COLLECTED MATERIAL:
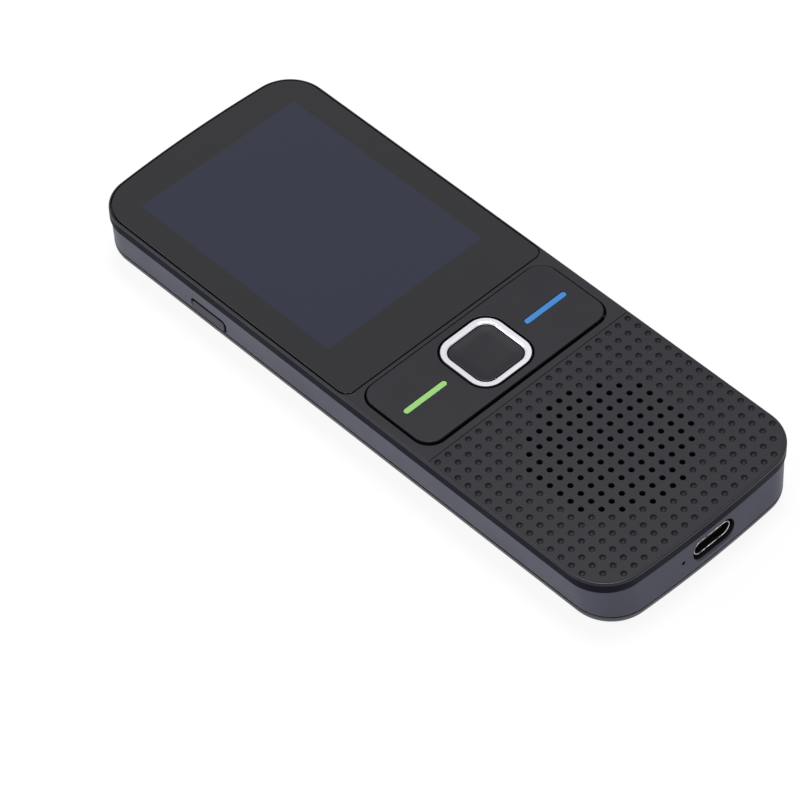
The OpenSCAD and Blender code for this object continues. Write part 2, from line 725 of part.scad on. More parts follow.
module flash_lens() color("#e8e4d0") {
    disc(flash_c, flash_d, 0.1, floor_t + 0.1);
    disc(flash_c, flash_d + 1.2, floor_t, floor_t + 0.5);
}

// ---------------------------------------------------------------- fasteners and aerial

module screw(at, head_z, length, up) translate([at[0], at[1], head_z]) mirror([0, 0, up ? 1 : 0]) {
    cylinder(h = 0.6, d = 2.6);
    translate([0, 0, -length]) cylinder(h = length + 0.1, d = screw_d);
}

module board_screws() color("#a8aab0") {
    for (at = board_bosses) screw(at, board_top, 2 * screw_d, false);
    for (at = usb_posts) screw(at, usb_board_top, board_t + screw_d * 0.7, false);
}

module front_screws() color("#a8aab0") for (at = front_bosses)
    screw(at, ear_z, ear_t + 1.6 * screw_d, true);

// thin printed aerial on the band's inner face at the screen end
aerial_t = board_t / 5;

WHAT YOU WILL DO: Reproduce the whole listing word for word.

RESPONSE:
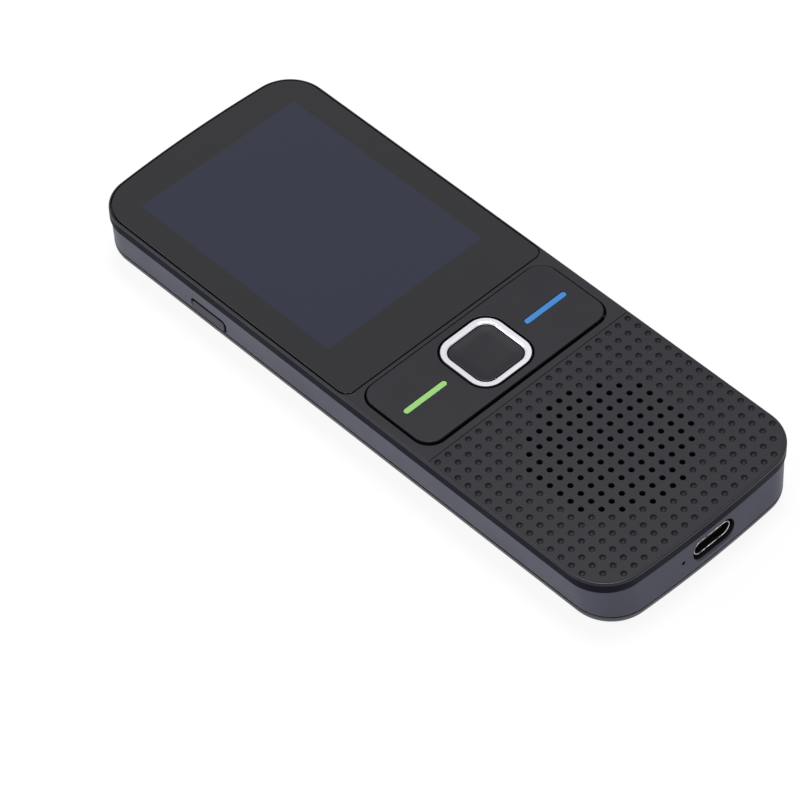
The OpenSCAD and Blender code for this object continues. Write part 2, from line 725 of part.scad on. More parts follow.
module flash_lens() color("#e8e4d0") {
    disc(flash_c, flash_d, 0.1, floor_t + 0.1);
    disc(flash_c, flash_d + 1.2, floor_t, floor_t + 0.5);
}

// ---------------------------------------------------------------- fasteners and aerial

module screw(at, head_z, length, up) translate([at[0], at[1], head_z]) mirror([0, 0, up ? 1 : 0]) {
    cylinder(h = 0.6, d = 2.6);
    translate([0, 0, -length]) cylinder(h = length + 0.1, d = screw_d);
}

module board_screws() color("#a8aab0") {
    for (at = board_bosses) screw(at, board_top, 2 * screw_d, false);
    for (at = usb_posts) screw(at, usb_board_top, board_t + screw_d * 0.7, false);
}

module front_screws() color("#a8aab0") for (at = front_bosses)
    screw(at, ear_z, ear_t + 1.6 * screw_d, true);

// thin printed aerial on the band's inner face at the screen end
aerial_t = board_t / 5;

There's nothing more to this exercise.